“Two-if-by-Land” prior notice rule represents retreat by FDA
In response to food-industry pressure, the Food and Drug Administration (FDA) has weakened a critically needed anti-bioterrorism regulation, according to the Center for Science in the Public Interest (CSPI). Instead of requiring importers to notify the FDA by noon on the day before a food shipment arrives, the agency will ask for just eight hours notice before shipments arrive by sea, four hours notice if by air or rail, and a mere two hours if shipments arrive by land.
According to CSPI, it’s not clear if that’s enough time for the FDA to move its finite number of food inspectors to examine shipments that might pose a threat.

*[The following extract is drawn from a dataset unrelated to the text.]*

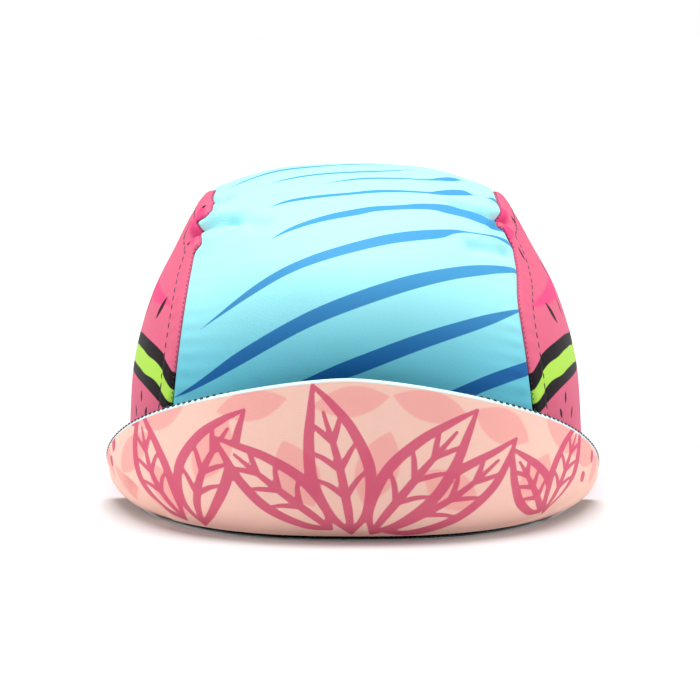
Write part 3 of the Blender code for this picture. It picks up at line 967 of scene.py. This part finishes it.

“These regulations are critically needed to protect the food supply, but we’re concerned that the agency is requiring less advance notice for imported food shipments,” said CSPI food safety director Caroline Smith DeWaal. “If trucks of food can arrive at our borders with just two hours notice, it might be easier for someone to avoid inspection.” The second regulation finalized by FDA requires food domestic and overseas food manufacturers to register with the government. Requiring registration of food importers is a sensible means of letting the FDA know exactly whom it’s regulating, according to CSPI.
“Registration is like caller-ID for food processors,” DeWaal said. “The FDA needs to be able to separate bona fide food manufacturers from fly-by-night operators who would put our food supply at risk.”